With a higher goal of doubling GDP and per capita income by 2020 on the basis of its 2010 figures, economic growth of 5.63% and thus RMB4.5 trillion (about US$550.9 billion) in economic stimulus are required.
The report argued that China is still one step away from the milestone of the middle-income country and in the middle and advanced stage of industrialization, the middle stage of urbanization, the critical stage of the industrial upgrade and the advanced stage of digitalization.
“Whether to successfully release the potential market demand in the four concurrent stages is vital to stable growth of the Chinese economy,” said the report.
Li, a professor at Tsinghua University and former adviser to the People’s Bank of China, China’s central bank, said on Tuesday in a webinar that the government should step up stimulus efforts to ensure sufficient job creation.
Last month, the central government announced fiscal stimulus measures to increase infrastructure construction to shore up economic growth, driving up its fiscal deficit target to 3.6% of GDP, the highest level in a decade.
Li said the central government’s stimulus was not as much as he had expected in the Tsinghua study, adding that China needed to focus more on consumption rather than infrastructure investments.
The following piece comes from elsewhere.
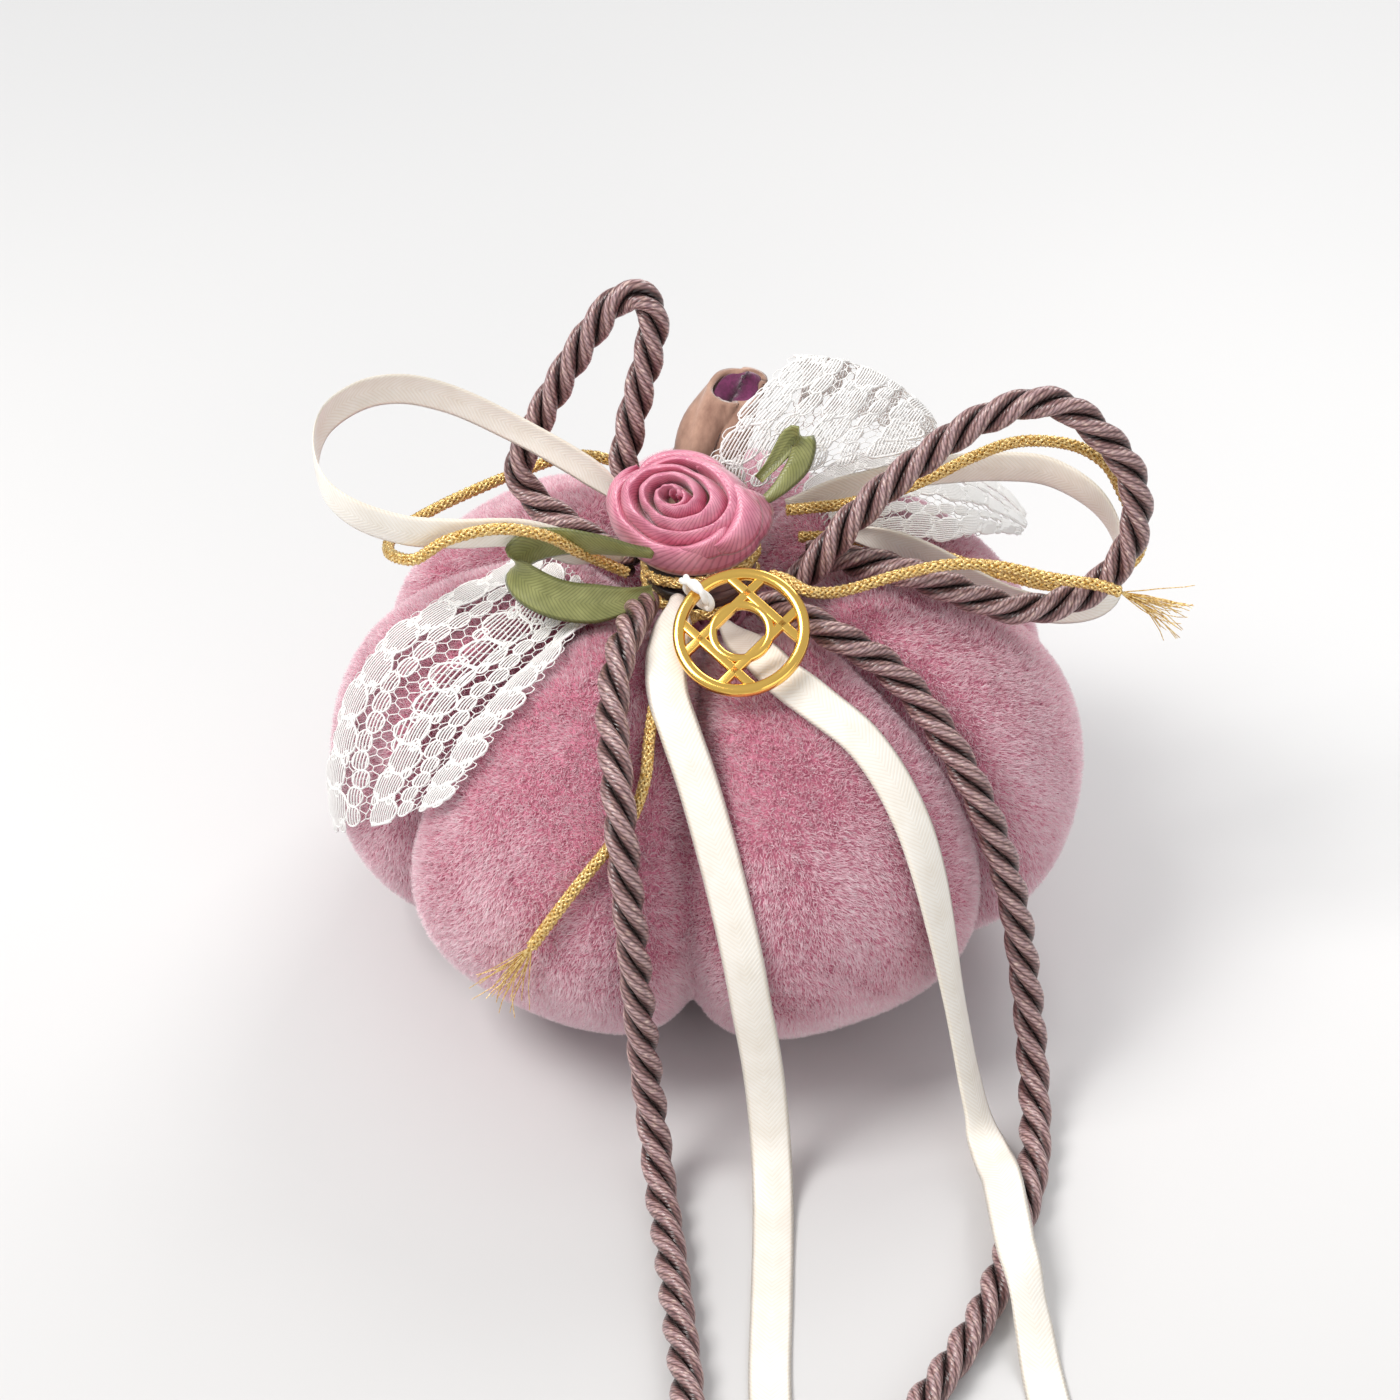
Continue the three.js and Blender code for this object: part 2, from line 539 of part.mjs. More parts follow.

The report suggested that China should consider the option of boosting automotive and property sales.
“According to our estimates, if auto sales could be as high as the 2017 levels, it would contribute 0.8 percentage point in GDP growth, which would completely offset the negative impact of the restaurants, hotels and transportation sector on economic growth in the first half of 2020, ” said the report.
Challenges Faced by Private Enterprises
The overcapacity problems in coal, steel and other manufacturing sub-sectors have been preliminarily solved since the supply-side structural reform was kicked off in 2015, said the report.
“In our view, the next key issue in industrial upgrade lies in the transformation of private enterprises in the overly competitive sectors,” said the report.
The researchers took the elevator manufacturing industry as an example. Chinese brands accounted for about 30% of the elevator markets, with top 10 brands having a combined 15% market share and over 600 small and medium-sized elevator producers carving up the remaining15%.
By contrast, about 10 big companies often contest for the similar sub-sector markets in developed economies. The transition from the currently overly competitive markets to the concentrated markets is very painful for private entrepreneurs, said the report.
“The transition process can also be painful for banks. If properly handed, the transition would bring about great opportunities. Otherwise, it would be a big burden for the manufacturing sector and the banking industry,” said the report.